Una prima versione della proposta proponeva 31 regioni: 1) del Tanaro, 2) La grande Torino, 3) Valsesia/Piemonte settentrionale, 4) La Grande Milano, 5) Insubria, 6) Liguria, 7) del Garda, 8) Dolomitia, 9) Veneto, 10) Friuli/Iulia, 11) Emilia/La Grande Bologna, 12) Padania orientale/Romagna, 13) Tirrenia, 14) La grande Firenze, 15) Etruria, 16) Umbria, 17) Marche, 18) Roma Capitale, 19) Ciociaria, 20) Abruzzo, 21) Napoletano, 22) Campania, 23) Daunia, 24) Puglia, 25) Salento, 26) Basilicata, 27) Calabria, 28) Sicilia Ionica, 29) Sicilia occidentale, 30) Sardegna settentrionale, 31) Sardegna meridionale. L’altra, da 36 regioni, prevedeva l’aggiunta di Valle d’Aosta, Padania occidentale/le città del Po, Padania orientale/del delta, Alto Adige, dello Stretto.
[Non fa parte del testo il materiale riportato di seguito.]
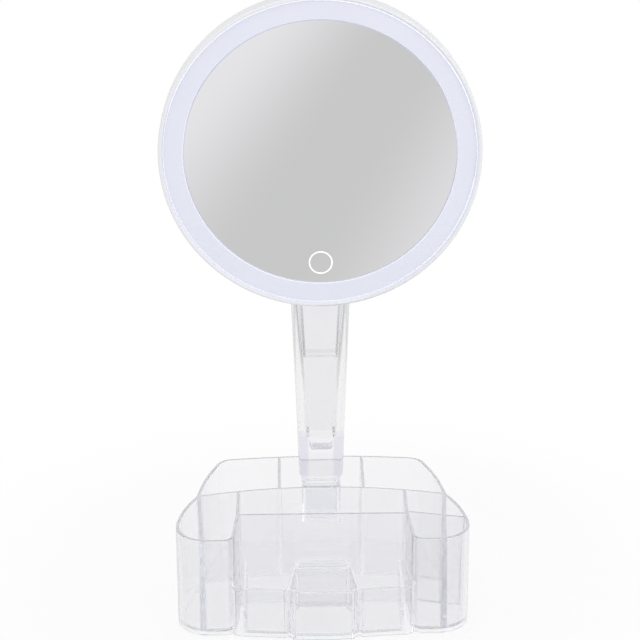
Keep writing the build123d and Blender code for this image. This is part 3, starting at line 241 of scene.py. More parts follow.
# Clear injection-moulded polystyrene: bright and see-through, with faint flow waves and a lavender depth.
# Its IOR is a little under the usual 1.59, which keeps its edges pale, as in the photograph.
def clear_polystyrene(clear, name, tint):
    material, tree, place = material_tree(name)
    _, wave = skin(tree, place, grain=16, detail=1.5, strength=0.1, depth=0.2, roughness=0.4)
    body = add(
        tree,
        "ShaderNodeBsdfPrincipled",
        {
            "Base Color": tint(tree, place, clear),
            "Roughness": clear.haze,
            "IOR": 1.49,
            "Transmission Weight": 1.0,
            "Normal": (wave, 0),
        },
    )
    path = add(tree, "ShaderNodeLightPath")
    open_air = add(tree, "ShaderNodeBsdfTransparent", {"Color": linear("#FDFDFE")})
    mix = add(tree, "ShaderNodeMixShader", {0: (path, "Is Shadow Ray"), 1: (body, 0), 2: (open_air, 0)})
    density = {"Color": list(clear.depth_colour), "Density": clear.depth}
    depth = add(tree, "ShaderNodeVolumeAbsorption", density)
    add(tree, "ShaderNodeOutputMaterial", {"Surface": (mix, 0), "Volume": (depth, 0)})
    return material


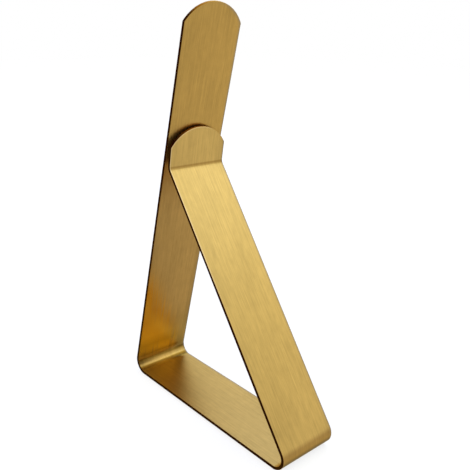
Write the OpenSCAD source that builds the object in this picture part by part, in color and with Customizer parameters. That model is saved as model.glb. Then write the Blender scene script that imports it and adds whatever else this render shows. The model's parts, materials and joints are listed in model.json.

Nonostante l’auspicio, da parte della SGI, che la proposta venisse presa seriamente in considerazione, a distanza di quasi dieci anni lo studio si è tradotto in un nulla di fatto ma il problema del funzionamento degli enti intermerdi non è comunque stato risolto: alcune province sono davvero periferie delle regioni e non da oggi. Di certo per avere qualche possibilità di concretizzarsi il nuovo assetto avrebbe dovuto necessariamente accompagnarsi alla riscrittura costituzionale e alla ridefinizione di alcuni aspetti quali i poteri legislativi. Una svolta che si è deciso di non dare, scegliendo la strada della conservazione.

Un peso determinante, secondo il parere del professore carrarese esperto di geografia Riccardo Canesi, lo hanno avuto sicuramente le Regioni. “L’Italia è ancorata a quel sistema – afferma Canesi – e l’esperienza del covid ne ha dato la conferma. Certamente ci sarebbe bisogno di un riassetto amministrativo, ma il mio disincanto e pessimismo mi portano a pensare che sia più facile mantenere tutto così com’è. Il progetto comunque è molto interessante, e se non altro ci fa capire quanto le regioni economico-funzionali non corrispondano alle regioni amministrative”. “E pensare – riflette Canesi – che La Spezia-Massa-Carrara come unica provincia sarebbe una soluzione ottima. “Del resto siamo più integrati con La Spezia che col resto della Regione. Pensiamo anche semplicemente alla pianificazione del territorio. Alla Spezia, prima di arrivare al tribunale, c’è la mega sala cinematografica. Ecco, lì vicino c’è uno spazio fieristico. E mi chiedo: a 25 chilometri di distanza, ha senso avere due complessi fieristici? Se ci fosse unica provincia, ce ne sarebbe soltanto uno. Insomma – chiude Canesi – una proposta che sicuramente presenta più di un aspetto positivo ma che temo, purtroppo, non verrà mai realizzata”.